Plans For A Bridge From Ireland To Scotland Would Be A "Global Success"
The plan has received backing from Boris Johnson.
The Secretary of State For Foreign and Commonwealth Affairs, Boris Johnson, has given his full backing for plans to build a €15m bridge that will connect Scotland and Northern Ireland.
The Telegraph has reported that the bridge would go from Portpatrick in Scotland to either Larne or Bangor in Northern Ireland.
The distance between the two destinations was said to be 14 miles in the article but as the tweet states below, it will end up being nearly double that.
A source for Johnson told the publication that:
“Boris thinks this is an interesting idea which should be looked at more seriously - as politicians in both Scotland and Northern Ireland have already said. It's the kind of ambitious project we need."

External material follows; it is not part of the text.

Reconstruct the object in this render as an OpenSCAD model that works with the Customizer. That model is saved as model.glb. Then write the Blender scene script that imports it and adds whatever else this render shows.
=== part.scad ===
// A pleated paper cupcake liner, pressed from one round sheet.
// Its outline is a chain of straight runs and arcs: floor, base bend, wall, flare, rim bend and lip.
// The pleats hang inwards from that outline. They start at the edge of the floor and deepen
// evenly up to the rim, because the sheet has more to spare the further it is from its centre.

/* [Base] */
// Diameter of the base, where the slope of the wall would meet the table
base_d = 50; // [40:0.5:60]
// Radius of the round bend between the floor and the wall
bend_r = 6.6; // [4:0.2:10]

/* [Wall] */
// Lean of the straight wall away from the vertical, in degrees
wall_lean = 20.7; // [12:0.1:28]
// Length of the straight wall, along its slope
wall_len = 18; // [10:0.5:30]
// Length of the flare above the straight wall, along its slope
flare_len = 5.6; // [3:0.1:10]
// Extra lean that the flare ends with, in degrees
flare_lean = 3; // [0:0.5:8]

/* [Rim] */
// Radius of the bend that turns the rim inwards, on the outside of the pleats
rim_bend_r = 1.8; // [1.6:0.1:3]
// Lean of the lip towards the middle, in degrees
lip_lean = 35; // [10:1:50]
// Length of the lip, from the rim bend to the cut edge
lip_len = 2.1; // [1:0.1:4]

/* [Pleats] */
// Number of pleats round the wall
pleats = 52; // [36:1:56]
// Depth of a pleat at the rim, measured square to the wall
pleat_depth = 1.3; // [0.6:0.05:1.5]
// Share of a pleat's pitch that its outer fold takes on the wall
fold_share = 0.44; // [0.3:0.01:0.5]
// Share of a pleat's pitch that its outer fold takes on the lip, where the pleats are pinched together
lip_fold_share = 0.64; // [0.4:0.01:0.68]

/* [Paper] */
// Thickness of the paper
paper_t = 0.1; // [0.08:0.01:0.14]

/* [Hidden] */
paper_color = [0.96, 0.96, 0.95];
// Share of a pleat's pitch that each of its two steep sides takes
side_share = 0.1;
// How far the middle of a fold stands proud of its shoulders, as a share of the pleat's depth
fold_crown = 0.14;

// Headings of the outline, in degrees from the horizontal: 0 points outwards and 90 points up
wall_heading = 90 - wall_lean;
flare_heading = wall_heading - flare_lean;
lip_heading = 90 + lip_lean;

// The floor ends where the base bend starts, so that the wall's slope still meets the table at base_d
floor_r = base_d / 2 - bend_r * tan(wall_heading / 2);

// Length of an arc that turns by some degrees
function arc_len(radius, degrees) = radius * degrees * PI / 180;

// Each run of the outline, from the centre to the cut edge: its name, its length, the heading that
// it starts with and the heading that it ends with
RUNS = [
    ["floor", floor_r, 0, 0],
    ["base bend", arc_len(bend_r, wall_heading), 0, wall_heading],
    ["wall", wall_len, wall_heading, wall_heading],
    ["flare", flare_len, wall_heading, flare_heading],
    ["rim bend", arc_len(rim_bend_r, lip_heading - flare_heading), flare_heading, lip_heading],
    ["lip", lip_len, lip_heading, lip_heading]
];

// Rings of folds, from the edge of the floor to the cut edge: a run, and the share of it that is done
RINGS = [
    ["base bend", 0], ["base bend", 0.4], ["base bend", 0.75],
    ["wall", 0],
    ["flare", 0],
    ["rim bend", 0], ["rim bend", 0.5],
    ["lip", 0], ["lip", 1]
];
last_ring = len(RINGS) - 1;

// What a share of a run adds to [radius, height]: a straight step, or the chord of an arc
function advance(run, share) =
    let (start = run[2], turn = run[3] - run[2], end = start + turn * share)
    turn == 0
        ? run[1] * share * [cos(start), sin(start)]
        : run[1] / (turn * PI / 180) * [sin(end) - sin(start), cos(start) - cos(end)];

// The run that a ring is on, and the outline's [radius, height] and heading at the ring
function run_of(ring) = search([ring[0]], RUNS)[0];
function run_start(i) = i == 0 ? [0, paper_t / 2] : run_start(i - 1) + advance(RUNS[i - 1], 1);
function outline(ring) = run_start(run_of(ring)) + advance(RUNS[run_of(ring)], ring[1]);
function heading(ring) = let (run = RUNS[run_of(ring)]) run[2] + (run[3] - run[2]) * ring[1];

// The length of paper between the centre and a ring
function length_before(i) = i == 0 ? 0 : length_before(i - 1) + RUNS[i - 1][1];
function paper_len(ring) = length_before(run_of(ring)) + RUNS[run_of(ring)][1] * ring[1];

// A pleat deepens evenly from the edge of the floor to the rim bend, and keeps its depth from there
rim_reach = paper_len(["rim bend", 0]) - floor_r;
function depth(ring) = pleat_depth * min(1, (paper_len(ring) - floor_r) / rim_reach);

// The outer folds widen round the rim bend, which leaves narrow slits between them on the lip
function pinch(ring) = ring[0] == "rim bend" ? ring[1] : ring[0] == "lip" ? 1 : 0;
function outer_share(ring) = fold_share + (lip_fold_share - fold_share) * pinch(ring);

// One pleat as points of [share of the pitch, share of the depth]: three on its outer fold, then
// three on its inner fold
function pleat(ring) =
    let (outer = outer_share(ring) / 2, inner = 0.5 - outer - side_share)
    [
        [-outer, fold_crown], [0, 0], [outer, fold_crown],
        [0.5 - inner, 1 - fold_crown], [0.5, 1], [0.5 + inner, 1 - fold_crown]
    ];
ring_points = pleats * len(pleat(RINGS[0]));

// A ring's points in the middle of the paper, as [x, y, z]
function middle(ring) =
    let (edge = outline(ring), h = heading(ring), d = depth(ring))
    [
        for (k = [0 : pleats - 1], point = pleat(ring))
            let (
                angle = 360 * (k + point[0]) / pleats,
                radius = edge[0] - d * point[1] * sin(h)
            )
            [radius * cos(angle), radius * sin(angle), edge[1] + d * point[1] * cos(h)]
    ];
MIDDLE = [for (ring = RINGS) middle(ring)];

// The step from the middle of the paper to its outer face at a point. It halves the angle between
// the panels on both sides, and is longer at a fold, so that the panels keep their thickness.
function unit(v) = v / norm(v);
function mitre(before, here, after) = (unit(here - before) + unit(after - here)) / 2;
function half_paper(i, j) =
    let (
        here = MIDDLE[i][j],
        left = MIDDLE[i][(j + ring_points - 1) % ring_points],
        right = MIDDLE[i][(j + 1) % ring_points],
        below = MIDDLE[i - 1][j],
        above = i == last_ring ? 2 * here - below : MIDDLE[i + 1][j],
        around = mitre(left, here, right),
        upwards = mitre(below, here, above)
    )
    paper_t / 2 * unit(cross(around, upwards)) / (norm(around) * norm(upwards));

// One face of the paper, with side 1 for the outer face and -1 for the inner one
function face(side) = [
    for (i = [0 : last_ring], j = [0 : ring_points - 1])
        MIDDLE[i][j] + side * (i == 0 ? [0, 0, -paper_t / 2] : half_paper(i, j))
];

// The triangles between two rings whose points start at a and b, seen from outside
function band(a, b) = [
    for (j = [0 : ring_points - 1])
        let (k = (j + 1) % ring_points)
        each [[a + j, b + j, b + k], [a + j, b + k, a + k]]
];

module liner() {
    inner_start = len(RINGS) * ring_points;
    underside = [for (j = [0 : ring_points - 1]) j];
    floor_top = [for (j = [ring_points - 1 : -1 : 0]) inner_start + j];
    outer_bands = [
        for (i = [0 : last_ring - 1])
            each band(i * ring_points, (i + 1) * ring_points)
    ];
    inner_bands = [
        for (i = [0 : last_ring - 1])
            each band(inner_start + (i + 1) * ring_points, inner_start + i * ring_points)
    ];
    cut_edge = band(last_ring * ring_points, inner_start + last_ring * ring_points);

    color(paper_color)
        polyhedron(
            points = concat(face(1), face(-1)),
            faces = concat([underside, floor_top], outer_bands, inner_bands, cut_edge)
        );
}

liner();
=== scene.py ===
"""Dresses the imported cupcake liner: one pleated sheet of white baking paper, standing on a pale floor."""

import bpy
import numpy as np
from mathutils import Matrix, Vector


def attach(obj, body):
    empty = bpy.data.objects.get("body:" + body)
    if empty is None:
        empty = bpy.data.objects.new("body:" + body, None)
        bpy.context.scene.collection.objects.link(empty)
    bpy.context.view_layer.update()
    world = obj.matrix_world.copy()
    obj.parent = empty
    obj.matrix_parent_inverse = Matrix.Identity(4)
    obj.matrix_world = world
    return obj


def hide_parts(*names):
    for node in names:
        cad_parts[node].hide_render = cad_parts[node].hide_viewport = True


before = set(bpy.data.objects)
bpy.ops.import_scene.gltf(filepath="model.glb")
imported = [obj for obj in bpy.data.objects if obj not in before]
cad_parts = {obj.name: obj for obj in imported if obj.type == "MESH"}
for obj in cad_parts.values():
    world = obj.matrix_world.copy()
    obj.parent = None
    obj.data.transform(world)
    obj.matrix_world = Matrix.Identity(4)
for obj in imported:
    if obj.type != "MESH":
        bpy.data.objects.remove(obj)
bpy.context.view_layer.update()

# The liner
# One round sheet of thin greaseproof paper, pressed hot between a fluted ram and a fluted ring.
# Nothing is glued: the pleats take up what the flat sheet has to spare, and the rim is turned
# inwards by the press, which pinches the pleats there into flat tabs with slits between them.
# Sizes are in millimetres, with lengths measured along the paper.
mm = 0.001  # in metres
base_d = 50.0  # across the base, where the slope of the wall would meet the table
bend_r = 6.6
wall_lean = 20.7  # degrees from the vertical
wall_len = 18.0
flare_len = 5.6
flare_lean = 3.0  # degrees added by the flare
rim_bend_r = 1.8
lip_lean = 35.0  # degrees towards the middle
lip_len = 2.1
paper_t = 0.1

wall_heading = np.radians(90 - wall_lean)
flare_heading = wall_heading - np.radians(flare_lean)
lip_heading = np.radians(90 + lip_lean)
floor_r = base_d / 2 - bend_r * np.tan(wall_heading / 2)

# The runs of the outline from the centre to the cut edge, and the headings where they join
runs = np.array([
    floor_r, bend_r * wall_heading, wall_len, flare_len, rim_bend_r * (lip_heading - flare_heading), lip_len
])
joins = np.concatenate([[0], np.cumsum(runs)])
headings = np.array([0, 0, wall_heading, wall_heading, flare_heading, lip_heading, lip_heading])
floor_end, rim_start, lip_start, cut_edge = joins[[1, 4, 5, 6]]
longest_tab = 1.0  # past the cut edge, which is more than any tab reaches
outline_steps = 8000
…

Fans of Boris Johnson will be pleased see that he has identified, as "the kind of ambitious project we need to make a success of global Britain", a plan to build a 14-mile bridge across a 24-mile stretch of water. pic.twitter.com/bl6qLxQOgL— Robert Hutton (@RobDotHutton) June 12, 2018
This comes a few months after a leading British Architect stated that the bridge would create a "Celtic Powerhouse".
Professor Alan Dunlop said that it would cost less than the bridge that links England and France according to The National Scot.

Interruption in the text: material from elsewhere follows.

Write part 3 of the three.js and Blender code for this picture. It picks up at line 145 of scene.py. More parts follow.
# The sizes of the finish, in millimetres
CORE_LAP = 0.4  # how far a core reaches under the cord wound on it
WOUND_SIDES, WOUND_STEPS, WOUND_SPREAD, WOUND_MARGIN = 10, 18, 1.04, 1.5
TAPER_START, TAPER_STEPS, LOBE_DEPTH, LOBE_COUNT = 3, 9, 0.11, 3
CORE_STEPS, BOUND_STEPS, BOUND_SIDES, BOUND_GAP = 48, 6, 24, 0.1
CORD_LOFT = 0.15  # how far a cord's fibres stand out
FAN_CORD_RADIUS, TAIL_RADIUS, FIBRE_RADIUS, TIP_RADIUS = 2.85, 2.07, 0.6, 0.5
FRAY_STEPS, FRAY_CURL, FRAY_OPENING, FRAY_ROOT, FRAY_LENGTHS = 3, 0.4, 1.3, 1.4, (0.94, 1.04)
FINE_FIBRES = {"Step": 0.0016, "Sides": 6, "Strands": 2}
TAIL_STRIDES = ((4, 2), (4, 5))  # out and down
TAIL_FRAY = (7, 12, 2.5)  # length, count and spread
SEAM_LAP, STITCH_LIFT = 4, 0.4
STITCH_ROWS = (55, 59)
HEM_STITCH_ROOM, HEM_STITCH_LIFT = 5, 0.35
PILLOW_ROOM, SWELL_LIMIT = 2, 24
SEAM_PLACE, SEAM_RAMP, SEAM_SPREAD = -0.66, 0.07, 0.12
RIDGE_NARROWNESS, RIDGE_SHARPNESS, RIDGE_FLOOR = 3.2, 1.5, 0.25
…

Speaking on BBC Radio, he said that the new bridge would boost both Irish and Scottish economies and help the post-Brexit border issue.
"It would be a wonderful thing - a connection between Scotland and Ireland"
"There are two ways it could go. It could go from Portpatrick to Bangor or Larne, but there are significant environmental and geological challenges there.
"We do have incredibly talented architects and engineers in Scotland so I am sure that as a technical challenge it wouldn't be insurmountable.
"The shorter route would be from around Campbeltown, the Mull of Kintyre across to the Antrim coast."